The community said to Indian Affairs that it would not continue to run the generator. It said that $600,000 that the department used to give it helped, but it could not do it any more. The community was going bankrupt so it returned it to Indian Affairs.
Indian Affairs hired a third party manager. Guess what Indian Affairs paid that third party manager? It was $600,000. The $600,000 that used to subsidize the community was now being paid to a third party manager. On top of that, it was taking another $300,000 to subsidize that. We are now looking at almost $1 million a year.
The third party manager's job is to get the money from the families for the rates of hydro. What are the rates of hydro? We are talking about one of these dynamic aboriginal industrial zones to which the member for Kings—Hants is going to attract international capital. How do we attract international capital when people are paying 18¢ a kilowatt hour? That is three times higher than the provincial standard?
What happened then? The band members said they could not pay that amount, that they could not even turn their our lights on for that amount.

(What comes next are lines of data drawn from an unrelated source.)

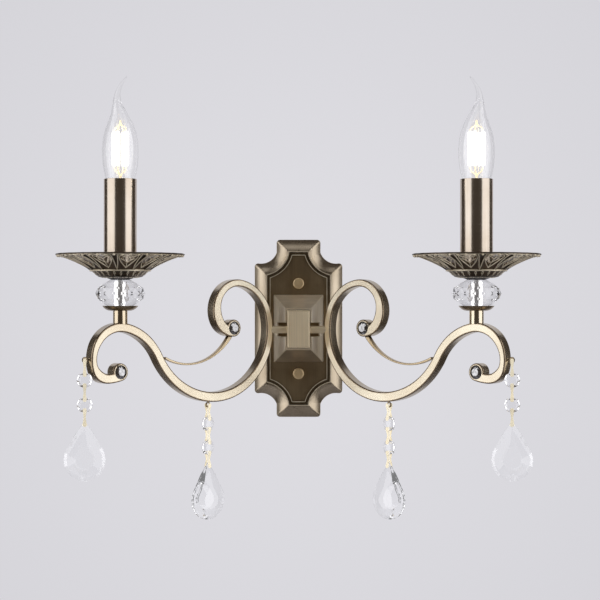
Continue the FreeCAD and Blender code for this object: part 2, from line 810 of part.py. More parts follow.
def brace(arm_solid):
    """A tapering tendril from the inner scroll's boss to the bar, cut to fit both."""
    bends = (
        (BRACE_RADIUS, BRACE_SWEEP_ANGLE * 0.3, BRACE_WIDTH),
        (BRACE_RADIUS, BRACE_SWEEP_ANGLE * 0.7, BRACE_WIDTH),
    )
    outline = bar_outline(walk(BRACE_START, BRACE_HEADING, BRACE_START_WIDTH, bends))
    outline.translate(BACK * (-BRACE_DEPTH / 2))
    tendril = swing(prism(outline, BACK * BRACE_DEPTH))
    return largest(tendril.cut(arm_solid))


def stone(centre):
    """A round cut stone in its seat, crown outwards."""
    face = -ARM_DEPTH / 2
    levels = (
        (face - STONE_CROWN, 0.55 * STONE_RADIUS, 0.5),
        (face - STONE_CROWN * 0.45, 0.84 * STONE_RADIUS, 0.0),
        (face, STONE_RADIUS, 0.5),
        (face + STONE_SEAT_DEPTH, 0.62 * STONE_RADIUS, 0.0),
    )
    cut = faceted(levels, circle, 12)
    cut.translate(V(centre.x, 0, centre.z))
    return swing(cut)


# ---------------------------------------------------------------- candle stack
def stem_tube(arm_solid):
    """A tube that stands on the arm's crown, its foot shaped to the bar."""
    height = CUP_BASE - CROWN.point.z
    tube = Part.makeCylinder(STEM_RADIUS, height).cut(Part.makeCylinder(STEM_BORE, height))
    pieces = on_candle(tube, CROWN.point.z).cut(arm_solid).Solids
    return max(pieces, key=lambda piece: piece.BoundBox.ZMax)


def dish_cup():
    """A shallow dish with a raised seat for the crystal."""
    bore = NIPPLE_RADIUS + RUNNING_GAP
    low, edge = CUP_FOOT_RADIUS, CUP_RADIUS
    swell = ((low + edge) / 2 + CUP_WALL, CUP_HEIGHT * 0.36)
    seat = RONDELLE_END_RADIUS + LOOSE_GAP
    wire = profile(
        (bore, 0),
        (low, 0),
        (swell, (edge, CUP_HEIGHT)),
        (edge - CUP_WALL, CUP_HEIGHT),
        (seat + CUP_WALL, CUP_SEAT_HEIGHT - CUP_WALL),
        (seat, CUP_SEAT_HEIGHT),
        (bore, CUP_SEAT_HEIGHT),
    )
    return on_candle(turned(wire), CUP_BASE)


def crystal_rondelle():
    """A faceted glass ring, seated in the dish and bored for the threaded tube."""
    half = RONDELLE_HEIGHT / 2
    levels = (
        (-half, RONDELLE_END_RADIUS, 0.0),
        (-half * 0.78, RONDELLE_RADIUS * 0.66, 0.5),
        (-half * 0.4, RONDELLE_RADIUS * 0.92, 0.0),
        (0.0, RONDELLE_RADIUS, 0.5),
        (half * 0.4, RONDELLE_RADIUS * 0.92, 0.0),
        (half * 0.78, RONDELLE_RADIUS * 0.66, 0.5),
        (half, RONDELLE_END_RADIUS, 0.0),
    )
    stone_ring = faceted(levels, circle, RONDELLE_SIDES)
    stone_ring.rotate(V(0, 0, 0), RIGHT, 90)
    bore = Part.makeCylinder(NIPPLE_RADIUS + LOOSE_GAP, RONDELLE_HEIGHT + 2, flat(0, -half - 1))
    return on_candle(stone_ring.cut(bore), RONDELLE_BASE + half)


def nipple():
    """The threaded tube that ties dish, crystal, pan and lampholder to the arm."""
    foot = CANDLE_BASE + NIPPLE_ABOVE_ARM
    height = PAN_INSIDE_FLOOR + NIPPLE_IN_HOLDER - foot
    tube = Part.makeCylinder(NIPPLE_RADIUS, height).cut(Part.makeCylinder(NIPPLE_BORE, height))
    return on_candle(tube, foot)


def drip_pan():
    """A shallow openwork dish: leaf windows, a scalloped rim and a rounded lower bowl."""
    hole = NIPPLE_RADIUS + RUNNING_GAP
    ring = PAN_HEIGHT - PAN_RING_DROP
    floor = PAN_FLOOR_HEIGHT + PAN_WALL
    wire = profile(
        (hole, 0),
        (PAN_FOOT_RADIUS, 0),
        (PAN_FLOOR_RADIUS, PAN_FLOOR_HEIGHT),
        (PAN_BOWL_FOOT_RADIUS, PAN_BOWL_HEIGHT),
        (PAN_BOWL_RADIUS, ring - PAN_RING_BAND),
        (PAN_RING_RADIUS, ring - PAN_RING_BAND),
        (PAN_RING_RADIUS, ring),
        (PAN_RADIUS, PAN_HEIGHT - PAN_LIP),
        (PAN_RADIUS, PAN_HEIGHT),
        (PAN_RADIUS - PAN_WALL, PAN_HEIGHT),
        (PAN_RING_RADIUS - PAN_WALL, ring + PAN_WALL),
        (PAN_BOWL_RADIUS - PAN_WALL, ring),
        (PAN_BOWL_FOOT_RADIUS - PAN_WALL / 2, PAN_BOWL_HEIGHT + PAN_WALL),
        (SLEEVE_RADIUS + LOOSE_GAP, floor),
        (hole, floor),
    )
    step = 360.0 / PAN_LEAVES
    windows, ribs = [], []
    for leaf in range(PAN_LEAVES):
        windows.append(about_upright(leaf_window(), (leaf + 0.5) * step))
        for side in (-1, 1):
            ribs.append(about_upright(pan_rib(), leaf * step + side * PAN_RIB_SPREAD))
    pan = turned(wire).multiFuse(ribs)
    pan = pan.common(prism(scalloped_circle(), UP * (PAN_HEIGHT + 2)))
    pan = pan.cut(Part.makeCompound(windows)).removeSplitter()
    return on_candle(pan, PAN_BASE)


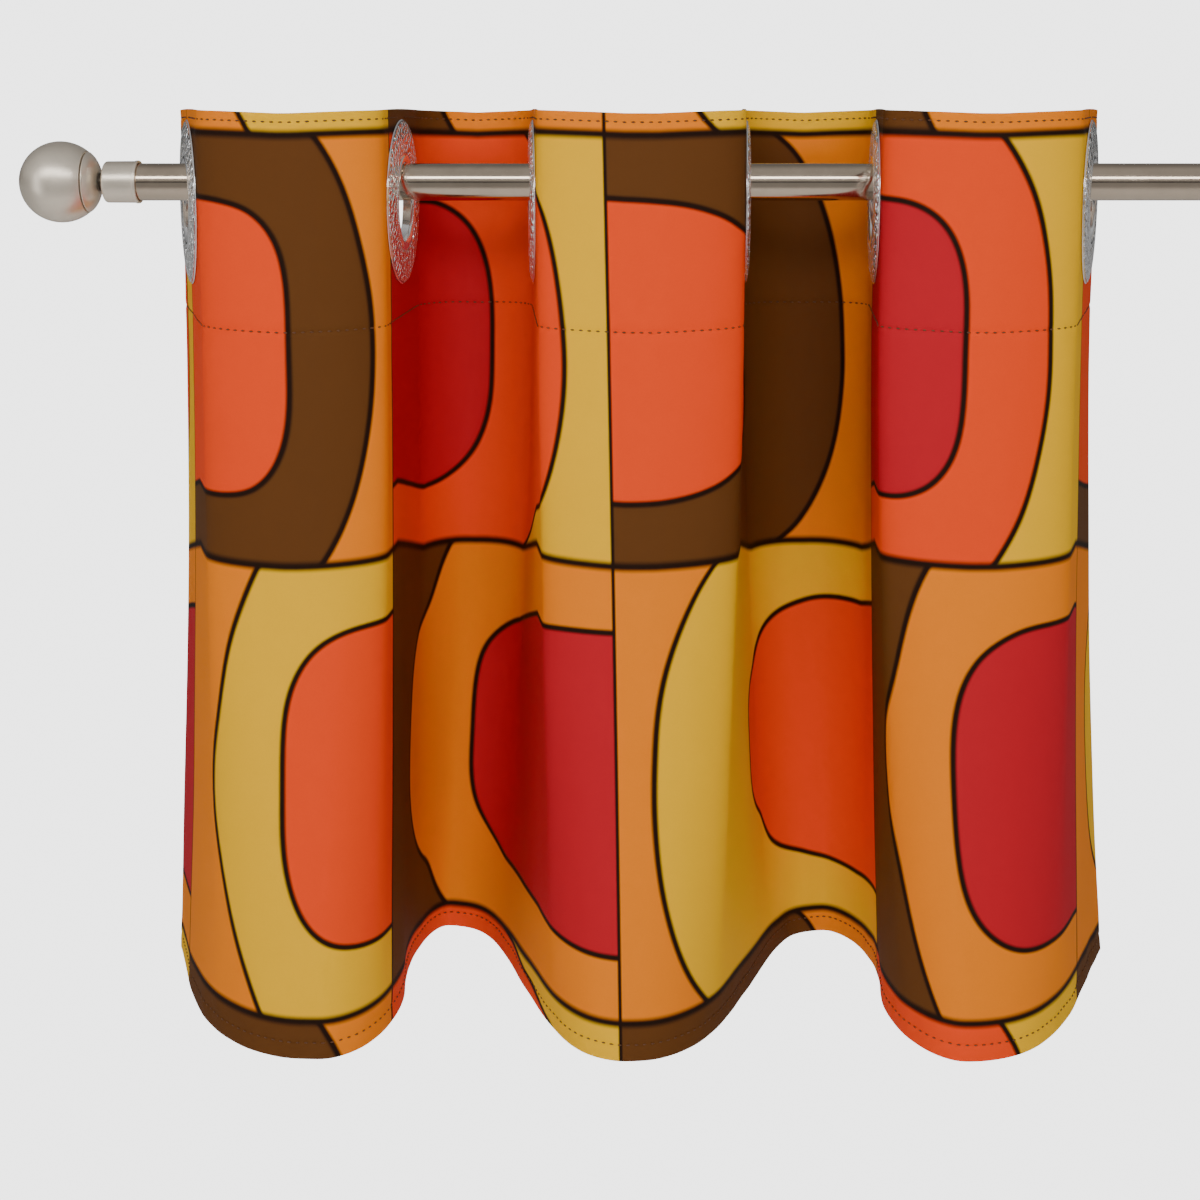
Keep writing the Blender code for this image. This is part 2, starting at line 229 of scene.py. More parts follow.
def blendColors(tree, share, first, second, kind="MIX"):
    step = tree.nodes.new("ShaderNodeMix")
    step.data_type = "RGBA"
    step.blend_type = kind
    step.clamp_factor = True
    feed(tree, step.inputs["Factor"], share)
    feed(tree, step.inputs["A"], first)
    feed(tree, step.inputs["B"], second)
    return step.outputs["Result"]


def blendNumbers(tree, share, first, second):
    step = tree.nodes.new("ShaderNodeMix")
    step.data_type = "FLOAT"
    feed(tree, step.inputs["Factor"], share)
    feed(tree, step.inputs["A"], first)
    feed(tree, step.inputs["B"], second)
    return step.outputs["Result"]


def noiseOn(tree, place, scale, detail=2.0, roughness=0.5):
    step = tree.nodes.new("ShaderNodeTexNoise")
    feed(tree, step.inputs["Vector"], place)
    step.inputs["Scale"].default_value = scale
    step.inputs["Detail"].default_value = detail
    step.inputs["Roughness"].default_value = roughness
    return step


def bumpFrom(tree, height, strength, distance, under=None):
    step = tree.nodes.new("ShaderNodeBump")
    feed(tree, step.inputs["Height"], height)
    step.inputs["Strength"].default_value = strength
    step.inputs["Distance"].default_value = distance
    if under is not None:
        tree.links.new(under, step.inputs["Normal"])
    return step.outputs["Normal"]


def mapNamed(tree, name):
    step = tree.nodes.new("ShaderNodeUVMap")
    step.uv_map = name
    return step.outputs["UV"]


def splitVector(tree, vector):
    step = tree.nodes.new("ShaderNodeSeparateXYZ")
    tree.links.new(vector, step.inputs[0])
    return step.outputs


makeFloor(floorSettings)
makeSky(lightSettings)
makeLamps(lightSettings)
print("camera, floor and lights are set")


# ---- the print on the cloth

printSettings = {
    "yellow": (0.90, 0.475, 0.004, 1),
    "orange": (0.88, 0.222, 0.003, 1),
    "redOrange": (0.90, 0.062, 0.006, 1),
    "red": (0.51, 0.010, 0.020, 1),
    "brown": (0.118, 0.040, 0.007, 1),
    "line": (0.014, 0.004, 0.001, 1),
    # right-hand reach, half height and squareness of the two nested shapes, plain and mirrored rows
    "ring": ((0.865, 0.66, 2.2), (0.890, 0.72, 2.2)),
    "core": ((0.475, 0.350, 3.2), (0.580, 0.357, 3.2)),
    "shapeLine": (0.0012, 0.0013),  # half widths of the drawn lines and their soft edges, in metres
    "rowLine": (0.0015, 0.0022),
    "columnLine": (0.0007, 0.0007),
    "colorEdge": 0.0012,
    "wobble": 0.028,
    "faded": (0.42, (0.80, 0.74, 0.66, 1)),  # how far the reverse goes towards bare cotton
    "threadPitch": 0.00045,
}


def nestedShape(tree, across, off, mirrored, scales, sizes):
    # metres outside a squared-off oval, negative inside
    reach, half, power = (blendNumbers(tree, mirrored, a, b) for a, b in zip(*sizes))
    less = maths(tree, "SUBTRACT", power, 1.0)
    u, v = maths(tree, "DIVIDE", across, reach), maths(tree, "DIVIDE", off, half)
    total = maths(tree, "ADD", maths(tree, "POWER", u, power), maths(tree, "POWER", v, power))
    size = maths(tree, "POWER", maths(tree, "MAXIMUM", total, 0.0001), maths(tree, "DIVIDE", 1.0, power))
    slopes = []
    for share, length, scale in ((u, reach, scales[0]), (v, half, scales[1])):
        slope = maths(tree, "DIVIDE", maths(tree, "MULTIPLY", maths(tree, "POWER", share, less), scale), length)
        slopes.append(maths(tree, "MULTIPLY", slope, slope))
    slope = maths(tree, "SQRT", maths(tree, "ADD", *slopes))
    slope = maths(tree, "DIVIDE", slope, maths(tree, "POWER", size, less))
    return maths(tree, "DIVIDE", maths(tree, "SUBTRACT", size, 1.0), maths(tree, "MAXIMUM", slope, 0.5))


def lineAt(tree, distance, half, soft):
    return ramp(tree, maths(tree, "ABSOLUTE", distance), half - soft / 2, half + soft, 1.0, 0.0)


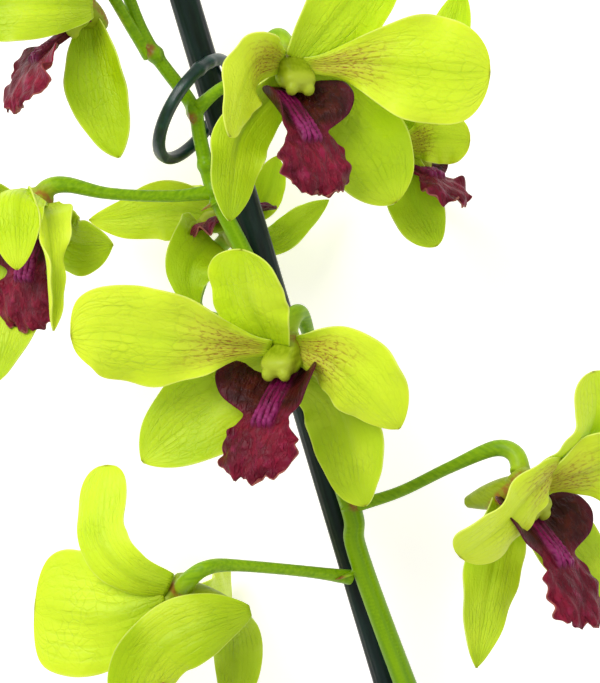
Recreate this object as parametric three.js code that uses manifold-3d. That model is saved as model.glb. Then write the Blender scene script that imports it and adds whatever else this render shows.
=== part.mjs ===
// A cut stem of dendrobium orchid: eight lime-green flowers with wine-red lips on one green
// flower stem, held to a dark stake by a green ring tie. The stem lies down, so the flowers
// face up. Millimetres: +X to the right, +Y towards the stem's tip, +Z up from the floor.
import * as THREE from "three";
import { mergeVertices } from "three/addons/utils/BufferGeometryUtils.js";
import Module from "manifold-3d";

const wasm = await Module();
wasm.setup();

// Driving dimensions
const sheet = 1.0; // thickness of a sepal, petal or lip
const gap = 0.3; // clearance between neighbouring pieces
const fineness = 0.02; // edges shorter than this are joined after a cut
const middle = { x: -6.7, y: -21.9 }; // centre of the whole stem's outline on the floor

const stake = {
  radius: 3.0,
  low: [48.3, -172.0, 3.1],
  high: [-33.6, 104.0, 43.0],
  sides: 16,
};

const stem = {
  points: [
    [57.5, -165.0, 3.6],
    [40.0, -118.0, 14.4],
    [21.5, -70.0, 24.4],
    [11.6, -42.5, 28.4],
    [10.4, -34.0, 29.6],
    [0.2, -5.8, 33.6],
    [-11.5, 18.4, 37.0],
    [-17.4, 30.4, 38.6],
    [-20.0, 40.7, 40.2],
    [-21.6, 47.2, 41.3],
    [-29.5, 58.2, 43.0],
    [-33.8, 67.8, 44.5],
    [-38.6, 84.0, 46.4],
    [-41.5, 102.0, 47.4],
    [-46.0, 120.0, 47.4],
  ],
  radii: [2.3, 2.3, 2.25, 2.35, 2.4, 2.2, 2.05, 1.95, 1.65, 1.6, 1.4, 1.3, 1.1, 0.95, 0.8],
  sides: 8,
  steps: 26,
};

// Small dry bracts on the stem: where each is rooted and the way its tip points
const bract = { length: 4.2, width: 3.0, thickness: 0.8, rooted: 1.0, sides: 6 };
const bracts = [
  { at: [9.4, -33.8, 31.0], towards: [0.9, 0.4, 0.3] },
  { at: [9.6, -47.6, 29.4], towards: [-0.9, -0.3, 0.3] },
  { at: [-17.4, 27.6, 39.6], towards: [-0.8, -0.5, 0.3] },
  { at: [-22.2, 46.0, 42.2], towards: [0.2, -0.9, 0.3] },
  { at: [-28.6, 56.6, 43.6], towards: [-0.7, 0.6, 0.3] },
];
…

Indian Affairs set it at 200 kilowatt hours. They knew that was not possible.
I have been in that community in January. I have seen families with their lights off. These families tell me that they run the hot water once a day to keep the lines flushed out and they still pay $500 and $600 a month. With INAC setting the acceptable rates for the lower end of kilowatt hours, which is 16¢ a kilowatt hour, the families went into such high levels of debt that they were now carrying $2,000 and $3,000 a month debt, which they could not pay off.
Last week I spent my day trying to stop 30% to 40% of that community having their hydro power cut off. That is not only happening in Peawanuck. It is happening in Martin Falls and in communities across this country.
When I hear people say that the federal government does not walk away on its responsibilities, it walks away all the time. This is not good enough and it has to change. I look at these communities. Their futures are continually being snuffed out and erased by being kept in these boxes. Young people have no future because they cannot get proper education.
When I hear this kind of talk about fixing it and making changes, well let us make real changes. Let us make these communities sustainable. Let us live up to our commitments. The Kelowna agreement was a start. The government has an obligation not to do what the last government allowed to happen for 13 straight years.